At any rate, now that the original is made available at last, we cannot only appreciate what Moldvay changed but also for the first time in almost twenty years see the original as Wells envisioned it. Most may prefer Moldvay’s more polished product, but I suspect some will ponder the possibilities of running a "Return to the Palace of the Silver Princess" with some serious surprises in store for those adventurers who thought they’d seen everything . . .

Notes

(1) Originally published as D&D compatible by Daystar Publications in 1979 and credited to Laura Hickman, "Rahasia" reappeared in later versions (released by TSR in 1983 and again in 1984) jointly credited to Tracy and Laura Hickman.
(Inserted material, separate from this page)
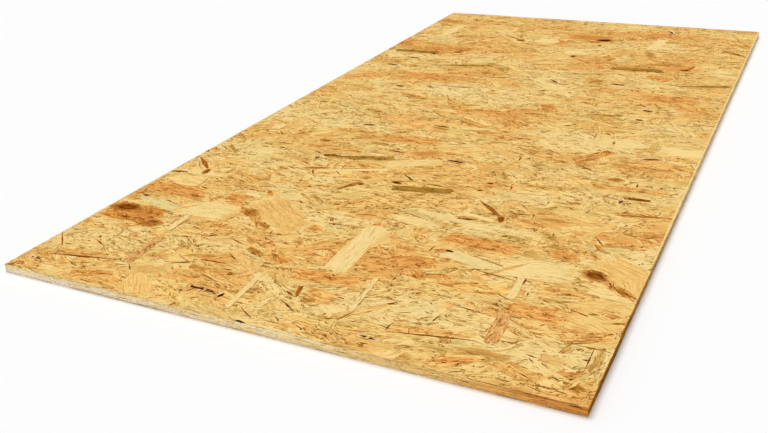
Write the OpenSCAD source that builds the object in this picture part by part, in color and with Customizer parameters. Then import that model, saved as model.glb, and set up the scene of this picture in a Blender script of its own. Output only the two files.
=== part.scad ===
// Oriented strand board panel: one square-sawn sheet of wood strands, pressed and glued flat.
// The sheet lies flat, with its width along X, its length along Y and its thickness along Z.
// The origin is the centre of the underside, and every size is in millimetres.

/* [Sheet] */
// Width, from one long sawn edge to the other
sheet_w = 1220; // [900:5:1260]
// Length, from one short sawn edge to the other
sheet_l = 2440; // [1800:5:3050]
// Thickness, from one pressed face to the other
sheet_t = 18; // [9:0.5:25]
// Bevel worn along every sawn arris
arris = 0.5; // [0.2:0.1:1.2]

/* [Gaps in the sawn edges] */
// Distance from one gap to the next along an edge
gap_pitch = 96; // [60:2:240]
// Length of the shortest gap
gap_short = 10; // [6:1:16]
// Length of the longest gap
gap_long = 36; // [18:1:44]
// Height of the thinnest gap
gap_thin = 0.7; // [0.4:0.1:0.9]
// Height of the tallest gap
gap_tall = 1.8; // [1:0.1:2.4]
// Depth of a gap, inward from the sawn edge
gap_deep = 7; // [2:0.5:12]
// Wood between the middle of a gap and the nearer pressed face
gap_cover = 2.4; // [1.8:0.1:4]
// Wood between the corners of the sheet and the first and last gap of an edge
gap_corner = 48; // [30:1:80]

/* [Split at the near right corner] */
// Length of the split along the short edge
split_long = 30; // [10:1:50]
// Height of the split where it opens widest
split_tall = 2.4; // [1:0.1:3]
// Depth of the split, inward from the short edge
split_deep = 14; // [4:1:25]
// Wood between the split and the long edge
split_side = 5; // [2:0.5:12]
// Wood between the split's middle and the upper face
split_cover = 3.2; // [2.6:0.1:5]

/* [Voids in the pressed faces] */
// Depth of a void, where the strands of a face leave an opening
void_deep = 1.4; // [0.6:0.1:2.5]
// Share of a void's length over which it keeps its full width
void_full = 0.45; // [0.2:0.05:0.8]

/* [Hidden] */

straw = [0.84, 0.68, 0.42];
spill = 1;

// The voids of the upper face, where strands that end side by side leave the sheet open
VOID_RIGHT = 0;
VOID_NEAR = 1;
VOID_LONG = 2;
VOID_WIDE = 3;
VOID_TURN = 4;
VOIDS = [
    // from the right edge, from the near edge, length, width, turn
    [562, 854, 64, 8, -6],
    [900, 1032, 50, 7, 12],
    [112, 1034, 56, 7, 12],
    [700, 1086, 56, 8, -4],
    [756, 72, 60, 6, -3],
    [396, 44, 36, 5, -6],
    [1180, 48, 36, 5, -6],
    [912, 756, 24, 6, 80],
    [124, 756, 24, 6, 80],
    [1116, 1626, 58, 9, -8],
    [334, 1630, 58, 9, -8],
    [530, 1604, 56, 6, -48],
    [980, 1402, 40, 9, -15],
    [196, 1404, 40, 9, -15],
    [1074, 2336, 28, 8, -75],
    [296, 2340, 36, 8, -70],
];

// The four sawn edges, each as its turn about Z, the sheet's size along it and its distance
// from the origin
EDGE_TURN = 0;
EDGE_ALONG = 1;
EDGE_OUT = 2;
EDGES = [
    [0, sheet_w, sheet_l / 2],
    [90, sheet_l, sheet_w / 2],
    [180, sheet_w, sheet_l / 2],
    [270, sheet_l, sheet_w / 2],
];

// Steps of three even but irregular sequences: place along the edge, place in the thickness, size
STEP_ALONG = 0.755;
STEP_LEVEL = 0.618;
STEP_SIZE = 0.414;
// Share of the pitch by which a gap may leave its even place
GAP_WANDER = 0.5;

// The fraction, from 0 to 1, that a sequence of the given step has at place i
function scatter(i, step) = i * step - floor(i * step);

// The value between low and high that a sequence has at place i
function between(low, high, i, step) = low + (high - low) * scatter(i, step);

// A rectangle with its four corners cut off, centred on the origin
module bevelled_outline(wide, high) {
    x = wide / 2;
    y = high / 2;
    polygon([
        [-x + arris, -y], [x - arris, -y], [x, -y + arris], [x, y - arris],
        [x - arris, y], [-x + arris, y], [-x, y - arris], [-x, -y + arris],
    ]);
}

// The sawn sheet before its openings: three bevelled outlines, one seen along each axis
module sawn_sheet() {
    translate([0, 0, sheet_t / 2])
        intersection() {
            linear_extrude(sheet_t, center = true) bevelled_outline(sheet_w, sheet_l);
            rotate([90, 0, 0])
                linear_extrude(sheet_l, center = true) bevelled_outline(sheet_w, sheet_t);
            rotate([90, 0, 90])
                linear_extrude(sheet_w, center = true) bevelled_outline(sheet_l, sheet_t);
        }
}

// The opening between strands as it shows on a sawn edge: a slender kite, widest off its middle
module gap_outline(long, tall) {
    polygon([
        [-long / 2, 0],
        [-long / 8, -tall / 2],
        [long / 2, 0],
        [long / 8, tall / 2],
    ]);
}

// A gap cut into the near short edge of a sheet that reaches out from the origin by out
module edge_gap(out, along, level, long, tall, deep) {
    translate([along, -out + deep, level])
        rotate([90, 0, 0])
            linear_extrude(deep + spill) gap_outline(long, tall);
}

// The gaps of one sawn edge, spread along it and through the thickness
module edge_gaps(edge, start) {
    run = edge[EDGE_ALONG] - 2 * gap_corner - gap_long;
    count = floor(run / gap_pitch);
    low = gap_cover;
    high = sheet_t - gap_cover;
    rotate(edge[EDGE_TURN])
        for (n = [0:count - 1]) {
            i = start + n;
            wander = gap_pitch * GAP_WANDER * (scatter(i, STEP_ALONG) - 0.5);
            edge_gap(
                edge[EDGE_OUT],
                -run / 2 + (n + 0.5) * run / count + wander,
                between(low, high, i, STEP_LEVEL),
                between(gap_short, gap_long, i, STEP_SIZE),
                between(gap_thin, gap_tall, i, STEP_SIZE),
                gap_deep
            );
        }
}

// The split that opens the short edge beside the near right corner, under the upper face
module corner_split() {
    edge_gap(
        sheet_l / 2,
        sheet_w / 2 - split_side - split_long / 2,
        sheet_t - split_cover,
        split_long,
        split_tall,
        split_deep
    );
}

// The outline of a void: parallel sides that run out to a point at both ends
module void_outline(long, wide) {
    side = long * void_full / 2;
    polygon([
        [-long / 2, 0], [-side, -wide / 2], [side, -wide / 2],
        [long / 2, 0], [side, wide / 2], [-side, wide / 2],
    ]);
}

// The voids of the upper face
module face_voids() {
    for (v = VOIDS)
        translate([sheet_w / 2 - v[VOID_RIGHT], v[VOID_NEAR] - sheet_l / 2, sheet_t - void_deep])
            rotate(v[VOID_TURN])
                linear_extrude(void_deep + spill) void_outline(v[VOID_LONG], v[VOID_WIDE]);
}

// The voids of the underside: the upper face's own, turned over about the sheet's length
module underside_voids() {
    translate([0, 0, sheet_t / 2])
        rotate([0, 180, 0])
            translate([0, 0, -sheet_t / 2]) face_voids();
}

// The sheet with every opening that its sawn edges and pressed faces have
module panel() {
    color(straw)
        difference() {
            sawn_sheet();
            for (side = [0:len(EDGES) - 1])
                edge_gaps(EDGES[side], side * len(EDGES));
            corner_split();
            face_voids();
            underside_voids();
        }
}

panel();
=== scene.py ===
"""Dresses an oriented strand board panel: a mat of pressed wood strands on each face of the sheet,
the sliced strands that show on its four sawn edges, and the wood behind them."""

import logging
import math
from dataclasses import dataclass, field
from enum import Enum
from typing import Callable

import bmesh
import bpy
import numpy as np
from mathutils import Matrix, Vector
from mathutils.bvhtree import BVHTree


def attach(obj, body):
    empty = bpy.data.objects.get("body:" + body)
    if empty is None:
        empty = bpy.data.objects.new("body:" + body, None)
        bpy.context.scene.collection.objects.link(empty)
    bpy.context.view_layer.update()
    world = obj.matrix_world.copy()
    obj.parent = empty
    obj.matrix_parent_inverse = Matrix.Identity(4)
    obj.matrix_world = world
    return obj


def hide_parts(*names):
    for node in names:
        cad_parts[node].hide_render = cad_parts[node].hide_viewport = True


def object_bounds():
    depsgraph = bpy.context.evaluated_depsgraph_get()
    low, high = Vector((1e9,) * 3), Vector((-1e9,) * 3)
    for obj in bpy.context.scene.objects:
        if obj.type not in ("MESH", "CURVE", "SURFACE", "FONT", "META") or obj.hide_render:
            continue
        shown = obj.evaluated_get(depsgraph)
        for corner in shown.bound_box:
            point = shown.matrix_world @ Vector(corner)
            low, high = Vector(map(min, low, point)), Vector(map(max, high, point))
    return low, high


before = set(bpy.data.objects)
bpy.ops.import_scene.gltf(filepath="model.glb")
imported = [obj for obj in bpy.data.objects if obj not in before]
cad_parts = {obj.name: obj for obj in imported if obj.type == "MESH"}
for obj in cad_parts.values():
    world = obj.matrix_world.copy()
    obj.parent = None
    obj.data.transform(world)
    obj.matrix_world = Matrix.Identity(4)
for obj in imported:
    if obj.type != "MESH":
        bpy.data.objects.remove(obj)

LOG = logging.getLogger("panel")
MM = 0.001
BAKE_MAP = "OFBake"
GRAIN_MAP = "grain"
TOUCHING = 0.01
CAD_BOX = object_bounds()


class Tone(Enum):
    """The colours of single strands, as sRGB numbers from 0 to 255."""

    IVORY = (242, 219, 150)
    CREAM = (242, 212, 139)
    PALE = (238, 202, 126)
    STRAW = (235, 192, 114)
    HONEY = (233, 182, 104)
    TAN = (229, 170, 93)
    ORANGE = (225, 158, 82)
    PINK = (220, 163, 94)
    GREY = (228, 205, 136)
    RUST = (208, 138, 64)
    OLIVE = (174, 129, 52)
    BROWN = (176, 112, 42)
    UMBER = (132, 68, 10)
    DARK = (72, 24, 4)
    VOID_SHADE = (92, 34, 10)
    # a painted highlight: the bright line along the sheet's upper arrises
    ARRIS_HIGHLIGHT = (255, 236, 180)
    SAWN = (248, 224, 172)
    MILK = (254, 248, 234)
    CHALK = (246, 232, 206)
    WHEAT = (232, 206, 154)
    DUN = (204, 168, 108)
    DUSK = (184, 136, 72)
    TOAST = (162, 104, 42)

    def linear(self) -> tuple[float, float, float]:
        """The colour in the linear numbers that shaders use."""
        return tuple(linear(part / 255) for part in self.value)

    @property
    def rgba(self) -> tuple[float, float, float, float]:
        """The linear colour as a shader's socket takes it."""
        return (*self.linear(), 1.0)


class Cut(Enum):
    """How a strand came off the log and broke, which gives it its outline."""

    PLANK = "plank"
    WEDGE = "wedge"
    CHIP = "chip"
    SLIVER = "sliver"
    KNOT = "knot"


def linear(part: float) -> float:
    """Turns one sRGB number into a linear one.

    Args:
        part: The sRGB number, from 0 to 1.

    Returns:
        The linear number, from 0 to 1.
    """
    return part / 12.92 if part <= 0.04045 else ((part + 0.055) / 1.055) ** 2.4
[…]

(2) Two other early adventures were cowritten by women: Palace of the Vampire Queen by Pete and Judy Kerestan (Wee Warriors, 1976) and Quest for the Fazzlewood by John and Laurie Van De Graaf (Metro Detroit Gamers, 1978). The latter was revised and published by TSR in 1983 as a one-on-one module (01. The Gem and the Staff).

(3) Castle Amber itself was probably the inspiration for one of TSR’s most famous modules, Tracy Hickman’s I6, Ravenloft.